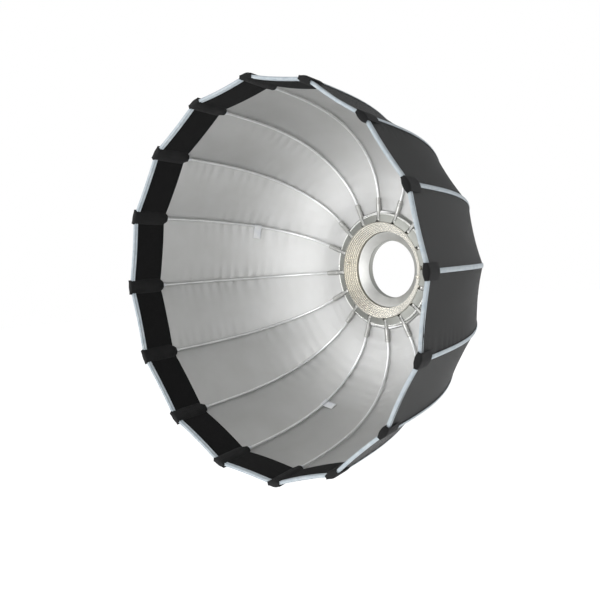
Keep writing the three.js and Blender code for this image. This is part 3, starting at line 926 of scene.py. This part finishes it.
def swept(name, section, start, end, material, steps=24):
    """An arc of a turned piece, from one angle to another, with closed ends."""
    angles = np.linspace(start, end, steps)
    points = [[(r * math.sin(a), -ahead, r * math.cos(a)) for r, ahead in section] for a in angles]
    count = len(section)
    number = np.arange(steps * count).reshape(steps, count)
    up = np.roll(number, -1, 1)
    faces = np.stack([number[:-1], up[:-1], up[1:], number[1:]], -1).reshape(-1, 4).tolist()
    faces += [number[0].tolist(), number[-1][::-1].tolist()]
    return point_outwards(make(name, points, faces, material))


mount = turned("mount_flange", chamfered([
    (THROAT_RADIUS, 0), (FLANGE_RADIUS, 0), (FLANGE_RADIUS, 4 * MM), (54 * MM, 4 * MM), (54 * MM, 10 * MM),
    (THROAT_RADIUS, 10 * MM),
], 0.5 * MM), cast_metal)
mount.data.set_sharp_from_angle(angle=math.radians(40))
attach(mount, "hub")
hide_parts("mount_ring")
claw_section = chamfered([
    (56 * MM, 0.3 * MM), (56 * MM, -8.5 * MM), (64 * MM, -8.5 * MM), (64 * MM, -6 * MM), (59.5 * MM, -6 * MM),
    (59.5 * MM, 0.3 * MM),
], 0.4 * MM)
for k in range(3):
    middle = k * 2 * math.pi / 3 + math.pi / 2  # the frame's claws start a quarter turn from the top
    first, last = middle - CLAW_ANGLE / 2, middle + CLAW_ANGLE / 2
    claw = swept("bayonet_claw_%d" % (k + 1), claw_section, first, last, cast_metal)
    claw.data.set_sharp_from_angle(angle=math.radians(40))
    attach(claw, "hub")
print("the mount ring has three claws")

# %% [markdown]
# ## Screws and the hinge wire
# Two screws hold the stepped cone and three hold the mount ring. They are turned pan heads with a six-sided
# socket. The wire keeps its frame mesh, which is already a sixteen-sided ring, and only gets its finish.
# %% Screws
def screw_mesh(name, radius, height, shank, length, material):
    """A pan head with a hexagonal socket, its axis along +Y and its underside at the origin."""
    head = turned("head", [
        (0.45 * radius, height * 0.35), (0.45 * radius, height),
        (0.7 * radius, height), (0.9 * radius, height * 0.8),
        (radius, height * 0.45), (radius, 0), (shank, 0), (shank, -length), (0.2 * MM, -length),
        (0.2 * MM, height * 0.35),
    ], material, 36)
    for vertex in head.data.vertices:
        x, z = vertex.co.x, vertex.co.z
        reach = math.hypot(x, z)
        if 0.2 * MM < reach < 0.5 * radius and -vertex.co.y > height * 0.3:
            angle = math.atan2(x, z) % (math.pi / 3) - math.pi / 6
            scale = math.cos(math.pi / 6) / math.cos(angle)
            vertex.co.x, vertex.co.z = x * scale, z * scale
    head.data.set_sharp_from_angle(angle=math.radians(40))
    return head


SCREW_HEAD_HEIGHT, SCREW_SHANK = 1.9 * MM, 1.25 * MM
SCREW_KINDS = (("reflector_screw", nickel, "steel"), ("flange_screw", dark_screw, "dark_screw"))
screws = []
for kind, finish, slot in SCREW_KINDS:
    for cad in sorted(n for n in frame["nodes"] if n.startswith(kind)):
        low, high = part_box(cad)
        centre = (low + high) / 2
        head_radius = (high.x - low.x) / 2
        length = high.y - low.y - 2 * MM
        screw = screw_mesh(kind, head_radius, SCREW_HEAD_HEIGHT, SCREW_SHANK, length, finish)
        screw.name = "%s_head_%s" % (kind, cad[-1])
        screws.append(screw)
        facing_front = kind == "reflector_screw"
        if not facing_front:
            screw.data.transform(Matrix.Rotation(math.pi, 4, "X"))
        seat = low.y + SCREW_HEAD_HEIGHT if facing_front else high.y - SCREW_HEAD_HEIGHT
        screw.data.transform(Matrix.Translation((centre.x, seat, centre.z)))
        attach(screw, "hub")
        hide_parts(cad)
frame["nodes"]["hinge_wire"].data.materials.clear()
frame["nodes"]["hinge_wire"].data.materials.append(spring_steel)
print(len(screws), "screws, and the wire is", frame["nodes"]["hinge_wire"].name)

# %% [markdown]
# ## Tabs for an inner diffuser
# Four white nylon tabs hang from every fourth rib, a little short of halfway out. Each is a short loop
# round the rod, with a flat tail that lies on the lining. A loop and a tail are one strip whose path goes
# round the rod.
# %% Diffuser tabs
TAB_RIBS = (1, 5, 9, 13)
TAB_PLACE = 178 * MM
TAB_HALF = 6.5 * MM
TAB_LOOP = 2.9 * MM


def tab_path():
    """(to the side, standoff) of the strip as it goes round the rod and out along the lining."""
    turn = np.linspace(math.pi * 0.5, -math.pi * 1.05, 22)
    loop = np.stack([TAB_LOOP * np.cos(turn), TAB_LOOP * np.sin(turn)], -1)
    tail = np.stack([np.linspace(-5, -22, 12) * MM, np.linspace(0.4, 1.2, 12) * MM], -1)
    return np.concatenate([loop, tail])


tab_line = tab_path()
normal = np.stack([-np.gradient(tab_line[:, 1]), np.gradient(tab_line[:, 0])], -1)
normal /= np.linalg.norm(normal, axis=1)[:, None]
for k, rib in enumerate(TAB_RIBS):
    layers = []
    for grow in (0.35 * MM, -0.35 * MM):
        path = tab_line + normal * grow
        s, side = np.meshgrid(TAB_PLACE + np.linspace(-TAB_HALF, TAB_HALF, 9), path[:, 0], indexing="ij")
        height = np.repeat(path[:, 1][None, :], 9, 0)
        layers.append(corner_points(rib, s, side, height, soft=6 * MM))
    tab = closed_sheet("diffuser_tab_%d" % (k + 1), layers[0], layers[1], white_nylon)
    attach(tab, name_of("rib", rib))
print("tabs on ribs", [r + 1 for r in TAB_RIBS])

# %% [markdown]
# ## Floor and light
# A plain pale floor lies well below the bowl, where the foot of a light stand would be. A wide soft lamp in
# front fills the bowl, a key lamp stands to the left above, and a narrow lamp behind and to the right draws
# one bright panel on the outer cloth. The room itself is white to look at but gives only a dim, even light,
# as a large studio does. So the shaded parts of the bowl stay dark enough to show its depth.
# %% Floor
FLOOR_DROP = 0.75
FLOOR_HALF = 20
floor_paper = new_finish(
    "floor_paper", (0.9, 0.9, 0.9), 0.85, Emission_Color=(1, 1, 1, 1), Emission_Strength=0.6,
)
floor_corners = [(x * FLOOR_HALF, y * FLOOR_HALF, 0) for x, y in ((-1, -1), (1, -1), (1, 1), (-1, 1))]
floor = make("floor", floor_corners, [(0, 1, 2, 3)], floor_paper)
floor.location.z = cad_bounds[0][2] - FLOOR_DROP

sky = bpy.data.worlds.new("sky")
sky.use_nodes = True
sky_nodes, sky_links = sky.node_tree.nodes, sky.node_tree.links
white = sky_nodes["Background"]
white.inputs["Color"].default_value = (1, 1, 1, 1)
dim = sky_nodes.new("ShaderNodeBackground")
dim.inputs["Color"].default_value = (0.97, 0.985, 1, 1)
dim.inputs["Strength"].default_value = 0.55
chosen = sky_nodes.new("ShaderNodeMixShader")
seen = sky_nodes.new("ShaderNodeLightPath")
sky_links.new(seen.outputs["Is Camera Ray"], chosen.inputs[0])
sky_links.new(dim.outputs[0], chosen.inputs[1])
sky_links.new(white.outputs[0], chosen.inputs[2])
sky_links.new(chosen.outputs[0], sky_nodes["World Output"].inputs["Surface"])
bpy.context.scene.world = sky


def area_light(name, place, target, width, height, power):
    light = bpy.data.objects.new(name, bpy.data.lights.new(name, "AREA"))
    light.data.shape, light.data.size, light.data.size_y = "RECTANGLE", width, height
    light.data.energy = power
    light.location = place
    aim = (Vector(place) - Vector(target)).to_track_quat("Z", "Y")
    light.rotation_euler = aim.to_euler()
    bpy.context.scene.collection.objects.link(light)
    return light


area_light("key", (-1.7, -2.2, 1.5), (0, -0.15, 0), 1.2, 1.2, 22)
area_light("front", (0.5, -3.0, 0.2), (0, -0.1, 0), 2.2, 1.6, 38)
area_light("behind_right", (0.75, 2.4, 0.42), (0.2, -0.2, 0), 1.0, 0.35, 10)
print("three lights and a floor", FLOOR_DROP, "m below the bowl")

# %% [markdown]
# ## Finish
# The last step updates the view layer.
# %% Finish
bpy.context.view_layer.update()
········
Do this - Everything from the line containing "hide_parts(cad)" down to the line containing "TAB_LOOP = 2.9 * MM" should be retyped exactly, both lines included, and nothing more.

Response -
        hide_parts(cad)
frame["nodes"]["hinge_wire"].data.materials.clear()
frame["nodes"]["hinge_wire"].data.materials.append(spring_steel)
print(len(screws), "screws, and the wire is", frame["nodes"]["hinge_wire"].name)

# %% [markdown]
# ## Tabs for an inner diffuser
# Four white nylon tabs hang from every fourth rib, a little short of halfway out. Each is a short loop
# round the rod, with a flat tail that lies on the lining. A loop and a tail are one strip whose path goes
# round the rod.
# %% Diffuser tabs
TAB_RIBS = (1, 5, 9, 13)
TAB_PLACE = 178 * MM
TAB_HALF = 6.5 * MM
TAB_LOOP = 2.9 * MM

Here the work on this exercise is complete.